Since the COVID-19 pandemic made its way across the world, extensive health protocols to protect ourselves and others from the spread of the virus, including mask wearing and social distancing have become the new normal, and St. John’s University students, faculty and staff are no exception. 

Some may be sick of arguing how critical these actions are to curb the spread of the virus and help our safety — I can sympathize with this feeling. Wearing a mask, washing your hands properly and practicing social distancing all sound easy in theory, but evidently it is not for many people. 
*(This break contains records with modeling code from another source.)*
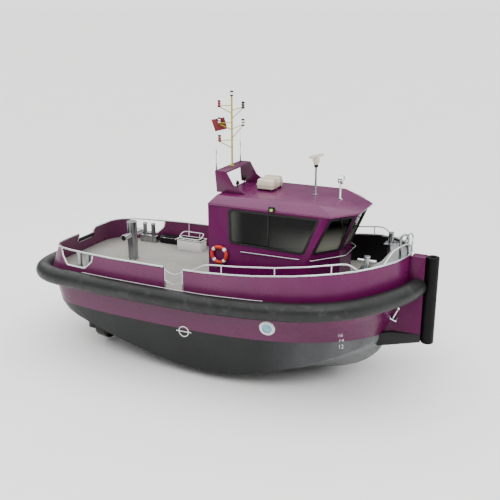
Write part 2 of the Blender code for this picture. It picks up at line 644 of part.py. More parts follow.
door_hole = rounded([(y, z) for y, z in DOOR], 0.10)
door_cut = plate("door_cutter", door_hole, 0.3, frame((HOUSE_AFT - 0.1, 0, 0), *YZ), cutter=True)
boolean(shell, [hollow, side_cut, *corner_cuts, front_cut, door_cut], "DIFFERENCE")

# aft door, hinged on its starboard edge and opening aft
door = rounded([(0.012, 1.332), (0.708, 1.332), (0.708, 3.208), (0.012, 3.208)], 0.09)
d = plate("wheelhouse_door", [(y, z - 1.32) for y, z in door], 0.04,
          frame((HOUSE_AFT, -0.36, 1.32), *YZ), "purple_paint")
port_light = rounded([(0.18, 1.15), (0.54, 1.15), (0.54, 1.68), (0.18, 1.68)], 0.06)
dc = plate("door_light_cutter", port_light, 0.2, frame((HOUSE_AFT - 0.1, -0.36, 1.32), *YZ), cutter=True)
boolean(d, [dc], "DIFFERENCE")
knuckles = [cylinder(f"door_knuckle_{z}", 0.0155, (HOUSE_AFT - 0.015, -0.355, z), (HOUSE_AFT - 0.015, -0.355, z + 0.12),
                     cutter=True, n=16) for z in (1.55, 2.85)]
knuckles += [box(f"door_leaf_{z}", (HOUSE_AFT - 0.012, -0.353, z), (HOUSE_AFT + 0.01, -0.30, z + 0.12), cutter=True)
             for z in (1.55, 2.85)]
boolean(d, knuckles, "UNION")

# floor with the helm console on it, and the seat
edge = house_ring(SILL_Z, 0.0604)
fl = plate("wheelhouse_floor", [edge[i] for i in (0, 4, 5, 6, 7, 11)], 0.04, at(0, 0, 1.53), "deck_paint")
desk = [(3.15, 1.55), (3.56, 1.55), (3.64, 2.42), (3.42, 2.52), (3.05, 2.40), (3.05, 2.25)]
con = plate("helm_console", desk, 1.4, frame((0, 0.70, 0), *XZ), cutter=True)
boss = cylinder("helm_boss", 0.02, (3.1, 0, 2.33), (2.93, 0, 2.38), cutter=True)
boolean(fl, [con, boss], "UNION")
chair = [(2.0, 2.05), (2.45, 2.05), (2.47, 2.15), (2.13, 2.17), (2.02, 2.85), (1.90, 2.85)]
st = plate("helm_seat", chair, 0.5, frame((0, 0.25, 0), *XZ), "seat_vinyl")
boolean(st, [cylinder("seat_post", 0.05, (2.25, 0, 1.5706), (2.25, 0, 2.1), cutter=True),
             cylinder("seat_foot", 0.20, (2.25, 0, 1.5706), (2.25, 0, 1.60), cutter=True)], "UNION")

# roof
def faceted(name, points, mat=None, cutter=False):
    bm = bmesh.new()
    for p in points:
        bm.verts.new(p)
    out = bmesh.ops.convex_hull(bm, input=bm.verts)
    bmesh.ops.delete(bm, geom=[v for v in out["geom_interior"] if isinstance(v, bmesh.types.BMVert)],
                     context="VERTS")
    clean(bm)
    me = bpy.data.meshes.new(name)
    bm.to_mesh(me)
    bm.free()
    return put(name, me, mat, cutter)


def roof_points(d, low):
    """Corner points of the roof, moved inward by d: eaves, edge band and the flat top."""
    out = []
    for s in (-1, 1):
        for z in (low, 3.795 - d * 0.5):
            out += [(0.14 + d, s * (1.40 - d), z), (3.93 - d * 0.5, s * (1.40 - d), z), (4.52 - d, s * (0.62 - d * 0.3), z)]
        out += [(0.33 + d, s * (1.18 - d), ROOF_Z - d * 0.9), (3.50 - d, s * (1.16 - d), ROOF_Z - d * 0.9)]
    return out


roof = faceted("wheelhouse_roof", roof_points(0.0, EAVES_Z), "purple_paint")
boolean(roof, [faceted("roof_cutter", roof_points(0.07, EAVES_Z - 0.1), cutter=True)], "DIFFERENCE")

# mast arch: two thin side plates and a top plate
RZ = ROOF_Z + GAP
ARCH_Y, ARCH_Z = 0.87, 4.66
side_line = [(0.17, RZ), (0.11, ARCH_Z), (0.47, ARCH_Z), (0.70, 4.28), (1.12, RZ)]
arch = plate("mast_arch", side_line, 2 * ARCH_Y, frame((0, ARCH_Y, 0), *XZ), "purple_paint")
hole = plate("arch_cutter", [(-ARCH_Y + 0.05, 3.8), (ARCH_Y - 0.05, 3.8), (ARCH_Y - 0.05, ARCH_Z - 0.05),
                             (-ARCH_Y + 0.05, ARCH_Z - 0.05)], 2.0, frame((-0.5, 0, 0), *YZ), cutter=True)
boolean(arch, [hole], "DIFFERENCE")

# yellow light mast with its arms and lamp bodies
AZ = ARCH_Z + GAP
# lamp x, lamp z, upper and lower strut roots on the mast
ARMS = [(-0.16, 6.50, 6.50, 6.24), (0.63, 6.50, 6.36, 6.08), (-0.16, 5.99, 5.99, 5.75),
        (0.63, 5.99, 5.80, 5.50), (-0.16, 5.46, 5.47, 5.20)]
mast = cylinder("light_mast", 0.028, (0.26, 0, AZ), (0.26, 0, 6.90), "mast_yellow", n=16)
add = [cylinder("mast_flange", 0.07, (0.26, 0, AZ), (0.26, 0, AZ + 0.03), cutter=True)]
for i, (x, z, up, low) in enumerate(ARMS):
    add.append(tube(f"arm_{i}a", [(0.26, 0, up - 0.03), (x, 0, z - 0.06)], 0.012, cutter=True, sides=1))
    add.append(tube(f"arm_{i}b", [(0.26, 0, low), (x, 0, z - 0.085)], 0.012, cutter=True, sides=1))
    add.append(cylinder(f"lamp_{i}", 0.05, (x, 0, z - 0.10), (x, 0, z + 0.10), cutter=True, n=16))
add.append(cylinder("lamp_top", 0.05, (0.26, 0, 6.74), (0.26, 0, 6.90), cutter=True, n=16))
boolean(mast, add, "UNION")

# flag, held against the aft middle lamp
plate("flag", [(-0.36, 5.66), (0.06, 5.78), (-0.05, 6.10), (-0.48, 6.00)], 0.004,
      frame((0, 0.0545, 0), *XZ), "flag_cloth")

# whip antennas
for side, s in SIDES:
    w = cylinder("whip_" + side, 0.018, (0.145, s * 0.82, AZ), (0.145, s * 0.82, 5.05), "white_fitting", n=12)
    boolean(w, [cylinder(f"whip_top_{side}", 0.009, (0.145, s * 0.82, 5.04), (0.145, s * 0.82, 5.61), cutter=True,
                         n=12)], "UNION")

# two floodlights on stems joined by a foot bar on the roof
fl_rail = box("floodlights", (0.50, -0.25, RZ), (0.56, 0.33, RZ + 0.02), "dark_fitting")
add = []
for y, z in ((-0.20, 4.14), (0.28, 4.20)):
    add.append(cylinder(f"flood_stem_{y}", 0.015, (0.53, y, RZ + 0.01), (0.53, y, z), cutter=True, n=12))
    add.append(box(f"flood_{y}", (0.48, y - 0.08, z - 0.01), (0.60, y + 0.08, z + 0.13), cutter=True))
boolean(fl_rail, add, "UNION")

# liferaft container
raft = box("liferaft", (1.14, -0.18, RZ), (1.68, 0.66, RZ + 0.33), "raft_shell")
boolean(raft, [box("raft_lip", (1.115, -0.205, RZ + 0.15), (1.705, 0.685, RZ + 0.18), cutter=True)], "UNION")

# radar on the centreline
rx, ry = 2.96, 0.0
rp = cylinder("radar_post", 0.032, (rx, ry, RZ), (rx, ry, 4.98), "white_fitting", n=16)
boolean(rp, [cylinder("radar_foot", 0.08, (rx, ry, RZ), (rx, ry, RZ + 0.02), cutter=True),
             cylinder("radar_motor", 0.075, (rx, ry, 4.90), (rx, ry, 5.03), cutter=True),
             box("radar_gearbox", (rx - 0.09, ry - 0.075, 5.02), (rx + 0.09, ry + 0.075, 5.12), cutter=True)], "UNION")
sc = box("radar_scanner", (-0.31, -0.045, 0.0), (0.31, 0.045, 0.08), "white_fitting")
for v in sc.data.vertices:
    v.co += Vector((0, 0, 0.04))
sc.location = (rx, ry, 5.127)
sc.rotation_euler = (0, 0, math.radians(75))
boolean(sc, [cylinder("radar_spindle", 0.035, (rx, ry, 5.12 + GAP), (rx, ry, 5.15), cutter=True)], "UNION")

# searchlight on the front slope of the roof
sx, sy = 3.72, 0.0
sz = ROOF_Z - (sx - 3.50) * (ROOF_Z - 3.795) / 1.02
sb = cylinder("searchlight_post", 0.024, (sx, sy, sz - 0.01), (sx, sy, 4.34), "white_fitting", n=16)
boolean(sb, [cylinder("search_foot", 0.07, (sx, sy, sz - 0.05), (sx, sy, sz + 0.03), cutter=True)], "UNION")
boolean(sb, [faceted("search_seat_cutter", roof_points(-0.0004, EAVES_Z), cutter=True)], "DIFFERENCE")
HEAD_Z = 0.20
sh = cylinder("searchlight_head", 0.125, (-0.09, 0, 0), (0.09, 0, 0), "stainless_tube", n=24)
sh.rotation_euler = (0, 0, 0)
for v in sh.data.vertices:
    v.co = Matrix.Rotation(math.radians(90), 4, "Y") @ v.co + Vector((0, 0, HEAD_Z))
sh.location = (sx, sy, 4.34 + GAP)
boolean(sh, [cylinder("search_yoke", 0.022, (sx, sy, 4.34 + GAP), (sx, sy, 4.44), cutter=True, n=16)], "UNION")

# sidelights on the roof edge
for side, s in SIDES:
    y0, y1 = sorted((s * 1.4003, s * 1.50))
    box("sidelight_" + side, (2.08, y0, 3.75), (2.28, y1, 3.90), "dark_fitting")

# life ring on the starboard wall
R, r = 0.235, 0.055
rings = []
for i in range(28):
    a = 2 * math.pi * i / 28
    rings.append([((R + r * math.cos(b)) * math.cos(a), (R + r * math.cos(b)) * math.sin(a), r * math.sin(b))
                  for b in [2 * math.pi * j / 12 for j in range(12)]])
ring = loft("life_ring", rings, "ring_orange", closed=True)
shade(ring)
ring.matrix_world = at(0.50, -HOUSE_Y - r - GAP, 2.27, rx=90)

# anchor stowed beside the knee
an = plate("anchor", [(5.50, 0.62), (5.56, 0.60), (5.66, 0.98), (5.60, 1.00)], 0.05,
           frame((0, -KNEE_Y - GAP, 0), *XZ), "stainless_tube")
boolean(an, [plate("anchor_fluke", [(5.44, 0.60), (5.62, 0.55), (5.66, 0.66), (5.46, 0.70)], 0.12,
                   frame((0, -KNEE_Y - GAP, 0), *XZ), cutter=True), hull_cutter], "UNION")
an.modifiers[-1].operation = "DIFFERENCE"

# propellers, nozzles, shafts and rudders
for side, s in SIDES:
    y = s * PROP_Y
    prof = [(0.365, -0.20), (0.355, 0.0), (0.375, 0.17), (0.41, 0.21), (0.44, 0.17), (0.43, 0.0),
            (0.40, -0.20)]
    nz = lathe("nozzle_" + side, prof + [prof[0]], at(PROP_X, y, PROP_Z, ry=90), steps=36, mat="underbody_paint")
    head = box(f"nozzle_head_{side}", (PROP_X - 0.12, y - 0.035, PROP_Z + 0.41), (PROP_X + 0.16, y + 0.035, -0.1),
               cutter=True)
    boolean(head, [hull_cutter], "DIFFERENCE")
    boolean(nz, [head], "UNION")
    sh = cylinder("shaft_tube_" + side, 0.055, (PROP_X + 0.125, y, PROP_Z), (-1.2, y, PROP_Z), "underbody_paint",
                  n=20)
    boolean(sh, [hull_cutter], "DIFFERENCE")
    hub = cylinder("propeller_" + side, 0.07, (-0.11, 0, 0), (0.12, 0, 0), "bronze", n=20)
    for v in hub.data.vertices:
        v.co = Matrix.Rotation(math.radians(90), 4, "Y") @ v.co
    hub.rotation_euler = (0, 0, 0)
    hub.location = (PROP_X, y, PROP_Z)
    blades = []
    for i in range(4):
        rings = []
        for t in range(6):
            rad = 0.05 + (PROP_R - 0.05) * t / 5
            chord = [0.10, 0.17, 0.23, 0.26, 0.22, 0.08][t]
            ang = math.radians([62, 50, 40, 33, 28, 25][t]) * s
            th = [0.022, 0.018, 0.014, 0.010, 0.008, 0.005][t]
            pts = []
            for q in range(8):
                w = 2 * math.pi * q / 8
                cx, cy = chord / 2 * math.cos(w), th / 2 * math.sin(w)
                pts.append((cx * math.sin(ang) + cy * math.cos(ang), cx * math.cos(ang) - cy * math.sin(ang), rad))
            rings.append(pts)
        b = loft(f"blade_{side}_{i}", rings, cutter=True)
        b.matrix_world = (Matrix.Translation((PROP_X, y, PROP_Z))
                          @ Matrix.Rotation(math.pi / 2 * i, 4, "X"))
        blades.append(b)
    spigot = cylinder(f"shaft_{side}", 0.04, (PROP_X, y, PROP_Z), (PROP_X + 0.125 - GAP, y, PROP_Z), cutter=True)
    boolean(hub, [*blades, spigot], "UNION")
    foil = [(0.08, 0.0), (0.05, 0.03), (-0.02, 0.042), (-0.12, 0.03), (-0.24, 0.006), (-0.24, -0.006),
            (-0.12, -0.03), (-0.02, -0.042), (0.05, -0.03)]
    ru = plate("rudder_" + side, foil, 0.66, at(RUDDER_X, y, -1.18), "underbody_paint")
    boolean(ru, [cylinder(f"rudder_stock_{side}", 0.035, (RUDDER_X, y, -0.7), (RUDDER_X, y, -0.33 - GAP),
                          cutter=True, n=20)], "UNION")
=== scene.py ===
"""Harbour tugboat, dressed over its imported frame: +X bow, +Y port, +Z up, z = 0 at the waterline."""
import math

import bmesh
import bpy
from mathutils import Matrix, Vector
from mathutils.bvhtree import BVHTree


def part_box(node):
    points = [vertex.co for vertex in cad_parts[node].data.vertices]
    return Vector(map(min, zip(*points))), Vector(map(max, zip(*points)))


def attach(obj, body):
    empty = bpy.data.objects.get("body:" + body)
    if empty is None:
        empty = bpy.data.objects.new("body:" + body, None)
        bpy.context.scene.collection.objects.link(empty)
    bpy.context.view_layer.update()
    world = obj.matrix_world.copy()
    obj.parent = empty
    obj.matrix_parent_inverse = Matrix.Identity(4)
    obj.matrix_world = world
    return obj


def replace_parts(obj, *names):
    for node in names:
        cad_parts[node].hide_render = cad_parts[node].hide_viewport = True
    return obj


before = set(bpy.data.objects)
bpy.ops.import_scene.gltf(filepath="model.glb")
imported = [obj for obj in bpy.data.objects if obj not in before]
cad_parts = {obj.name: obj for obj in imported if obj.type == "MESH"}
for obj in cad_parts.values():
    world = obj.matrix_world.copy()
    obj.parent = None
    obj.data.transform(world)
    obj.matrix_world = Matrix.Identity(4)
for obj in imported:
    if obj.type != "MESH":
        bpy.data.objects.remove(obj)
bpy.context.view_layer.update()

# camera and studio
# The boat is seen from its starboard bow through a long lens, a little above the roof.
# It stands on a pale matt floor just under its keel, in soft light from large white panels.
AZIMUTH, ELEVATION = math.radians(24.783), math.radians(17.651)
TARGET = Vector((0.856, 0.0, 2.049))
FLOOR_Z = -1.485

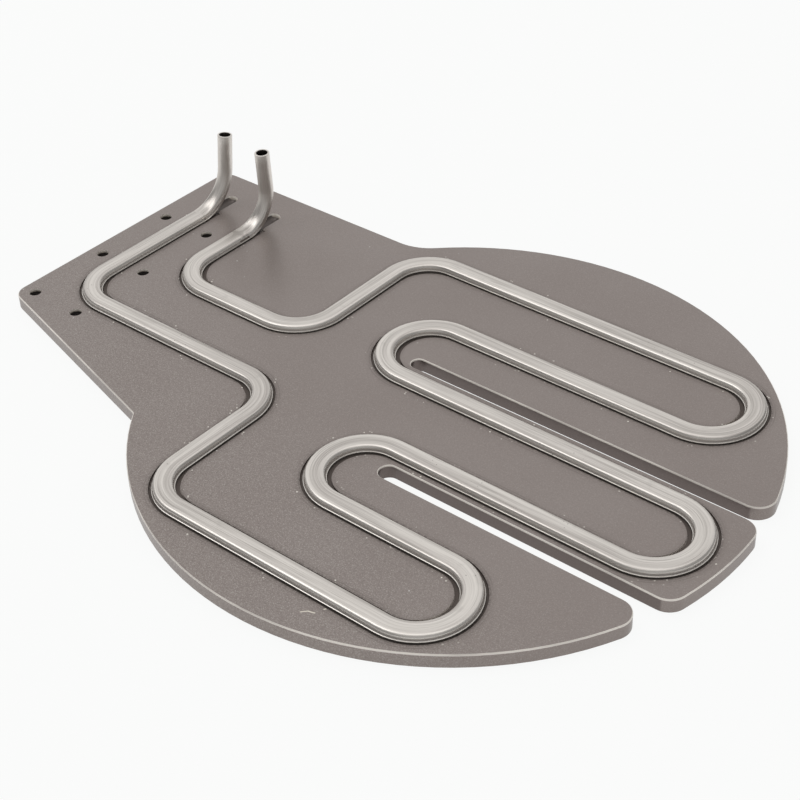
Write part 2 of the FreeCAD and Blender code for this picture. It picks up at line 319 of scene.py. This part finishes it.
def lay_grain(tube):
    """Stores each point's place on the route: across, up and along, in millimetres."""
    points = np.empty(len(tube.data.vertices) * 3)
    tube.data.vertices.foreach_get("co", points)
    x, y, z = points.reshape(-1, 3).T
    nearest = np.full(len(x), far_away)
    across = np.zeros(len(x))
    along = np.zeros(len(x))
    up = z - axis_z
    travelled = 0.0
    for step in route:
        if step[0] == "run":
            start, end = step[1], step[2]
            length = (end - start).length
            way = (end - start) / length
            ahead = (x - start.x) * way.x + (y - start.y) * way.y
            aside = (y - start.y) * way.x - (x - start.x) * way.y
            past_end = np.maximum(0, np.abs(ahead - length / 2) - length / 2)
            distance = np.hypot(aside, past_end)
        else:
            centre, first = step[1], math.radians(step[2])
            turn = math.radians(step[3] - step[2])
            length = bend_radius * abs(turn)
            outward = np.hypot(x - centre.x, y - centre.y)
            angle = np.arctan2(y - centre.y, x - centre.x)
            swept = np.mod((angle - first) * math.copysign(1, turn) + 1, 2 * math.pi) - 1
            ahead = swept * bend_radius
            aside = (outward - bend_radius) * -math.copysign(1, turn)
            past_end = np.maximum(0, np.abs(ahead - length / 2) - length / 2)
            distance = np.abs(aside) + end_steepness * past_end
        closer = distance < nearest
        nearest = np.where(closer, distance, nearest)
        across = np.where(closer, aside, across)
        along = np.where(closer, travelled + ahead, along)
        travelled += length
    stubs = [(inlet_run_x, inlet_lift_y, inlet_stub_radius, -1, 0.0),
             (outlet_run_x, outlet_lift_y, outlet_stub_radius, 1, travelled)]
    for run_x, lift_y, radius, way, start in stubs:
        on_stub = (y > lift_y) & (np.abs(x - run_x) < stub_reach)
        centre_z = axis_z + radius
        angle = np.arctan2(y - lift_y, centre_z - z)
        upright = z > centre_z
        climbed = np.where(upright, radius * math.pi / 2 + z - centre_z, radius * angle)
        outward = np.where(upright, y - lift_y, np.hypot(y - lift_y, z - centre_z))
        raised = radius - outward
        across = np.where(on_stub, (x - run_x) * way, across)
        up = np.where(on_stub, raised, up)
        along = np.where(on_stub, start + climbed * way, along)
    lay = tube.data.attributes.new("lay", "FLOAT_VECTOR", "POINT")
    lay.data.foreach_set("vector", (np.stack([across, up, along], axis=1) / mm).ravel())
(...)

Last week, I went to campus four times and, each time, I witnessed students ignoring those COVID-19 protocols — groups of friends chatting without their mouths covered in DAC, four people in St. Augustine Hall were discussing a project in a study room that said the maximum number of people was three. Before the start of the semester, it was presumed that everyone would eventually start slacking off on these protocols. 

The Office of Student Affairs told the Torch in an email that students are expected to follow the Johnnies Care Commitment at all times, including in spaces like DAC and in touchdown rooms across campus, and that “administrators have been making the rounds in the DAC to remind community members to engage in public health precautions.  Reports received through the online reporting form ​are reviewed and investigated to the greatest extent possible.”

It’s emotionally and psychologically impossible to maintain the momentum of a sense of crisis for an indefinite period of time. No matter how much administrators and school officials urge us to be careful, we, as students, gradually lose our sense of urgency. 

How can we sustain our awareness of the importance of these protocols? Mayor Bill de Blasio proposed temporarily closing all schools last Sunday because cases are rising in some New York City neighborhoods. I would suggest: “taking it personally.” College students have to stop acting like they are invincible — they are just as susceptible to this virus as anyone else.

I spent the entire summer back in my home country, Japan. Since I became very relaxed at home, I started to not care about the protocols as much as I did during the lockdown: I was going out more and hanging out with my friends. One day, one of my friends who I spent the most time with called me on her way to see the doctor and said she had lost her sense of taste for a few days. What she was describing has been considered as one of the most distinct symptoms of the coronavirus. While we waited for the result to arrive, I felt a terrible sense of anxiety. I pictured myself battling a high fever in a hospital bed and it caught me in endless waves of the worst possible scenarios, which terrified me. Four days later, it turned out my friend tested negative for COVID-19 — what a relief. This experience gave me a chance to realize that I had to follow social distancing rules not only for others, but also for myself. Ever since that moment, I have been diligent about following prevention practices, even upon my return to the United States.

I understand that motivation can dwindle once we start to lose sight of the purpose. People will sit around asking themselves: Why do we have to wear a mask? Why do we need to practice social distancing? What if I contract the virus? Consistently taking protocols will help alleviate stressors regarding the virus, protect others from the virus and, overall, put an end to the spread of COVID-19.